No, not perfect. The overly slow build-up to the third act, the fact that gunplay is markedly less fun than the melee combat, the final villain being too obvious, the fact that Wei Shen’s battle of loyalties never quite gets a proper payoff, and that sodding karaoke mini-game means that Sleeping Dogs can’t achieve a higher score than this, but it also doesn’t nullify the fact that this Hong Kong-set sandbox is really, really fun.

It’s partly because I like the core idea. Wei Shen is an undercover cop trying to make his way into the inner circle of his hometown’s Traids, and he’s more than happy to break a few ribs with his Kung fu moves along the way. Yes, yes, yes. Not to mention that the characters are well-crafted, the city has great atmosphere and the combat “reaction brawler” system influenced by the Arkham games gives great bone-crunching catharsis, and allows you to beat a man to death with a live fish. Oh, and this crime game also features one of the best villain deaths in gaming (see here).

6. The Condemned Series

I know, I put these games in the 10 Best Survival Horror Games list too. So what? Sometimes a game fits multiple genres, and does them both really, really well. The first Condemned game in particular is a gritty, creepy, relatively grounded mystery that enthralls, engages and – of course – terrifies.

Condemned is also a game series that does melee combat realistically, but without being compromised by it.

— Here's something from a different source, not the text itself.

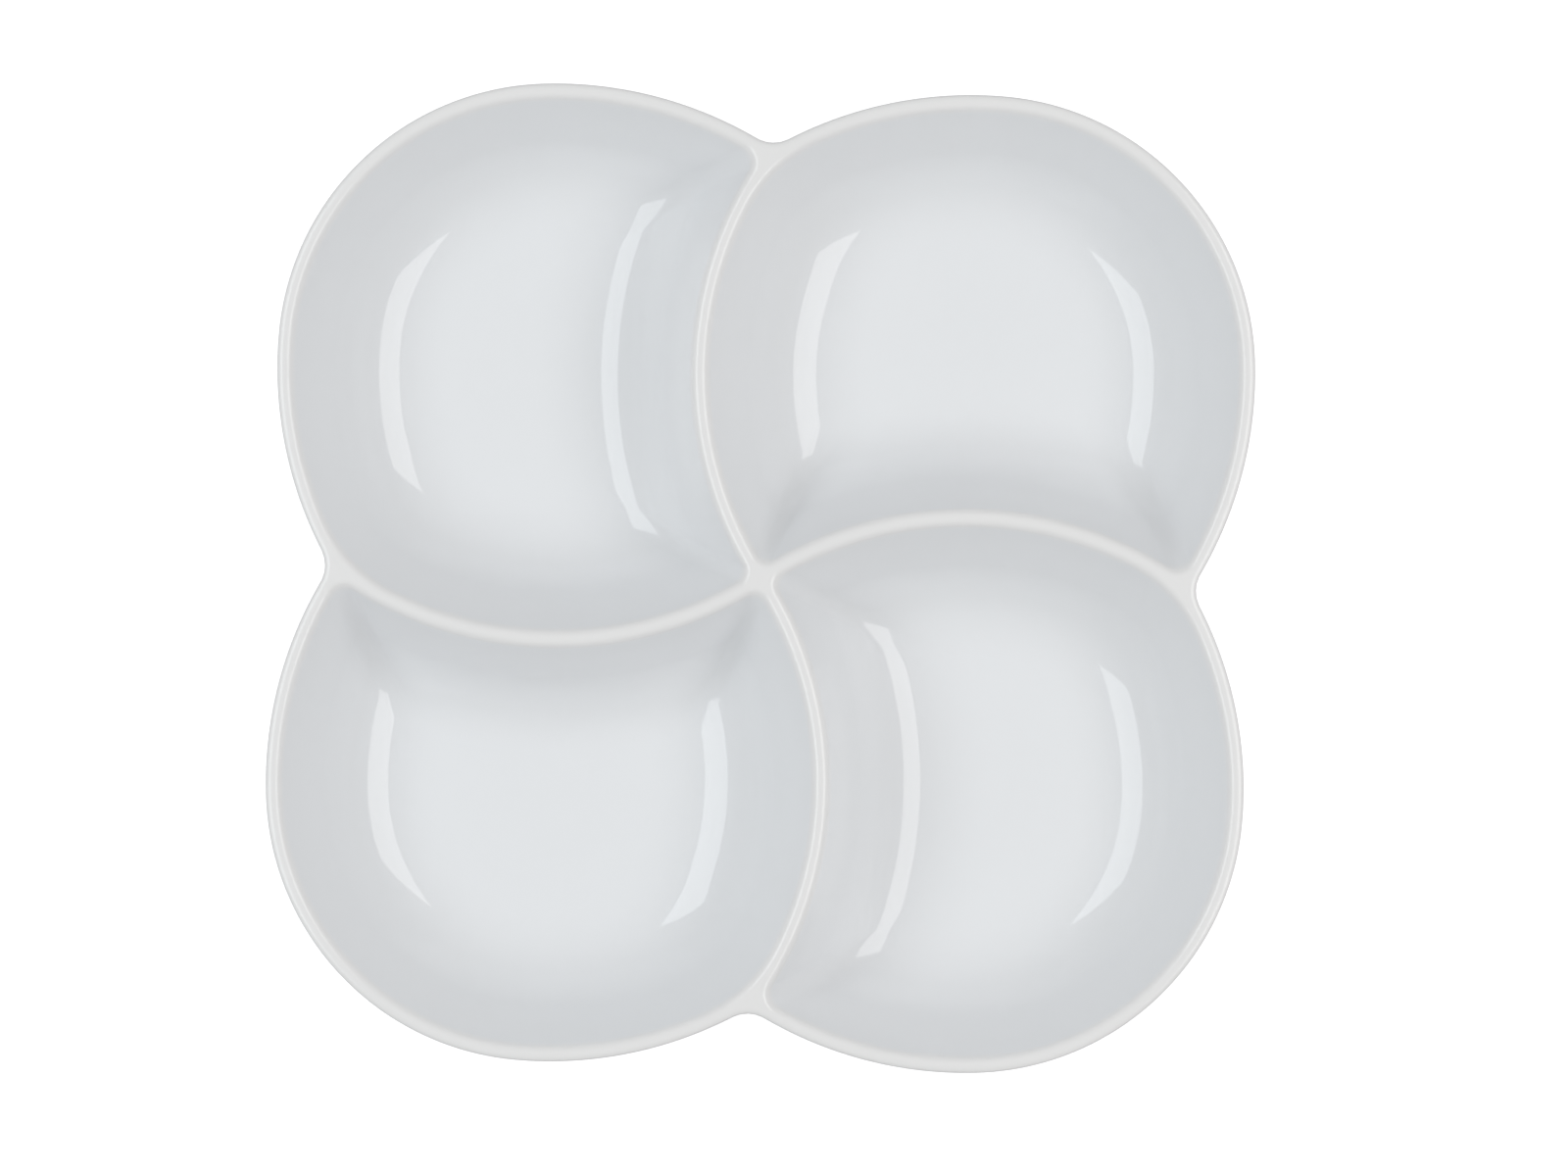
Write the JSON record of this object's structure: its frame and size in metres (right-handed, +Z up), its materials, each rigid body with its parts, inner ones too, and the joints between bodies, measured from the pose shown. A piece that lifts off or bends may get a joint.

The crunch of metal meeting a homeless man’s jaw as you swing your weapon in frightened desperation is so believable that you practically feel the impact run up your arm. Same also applies for when his buddy comes up behind you and caves your skull in with a lead pipe. And between bum fighting sessions, you get to peruse a strange serial killer mystery that tests your intellectual boundaries, so I hope you still have some brain left inside that skull after a hobo tried to beat it out of you. Check out the first Condemned game on Steam (found here), or dig out the previous console generation to play the sequel, because they’re totally worth it.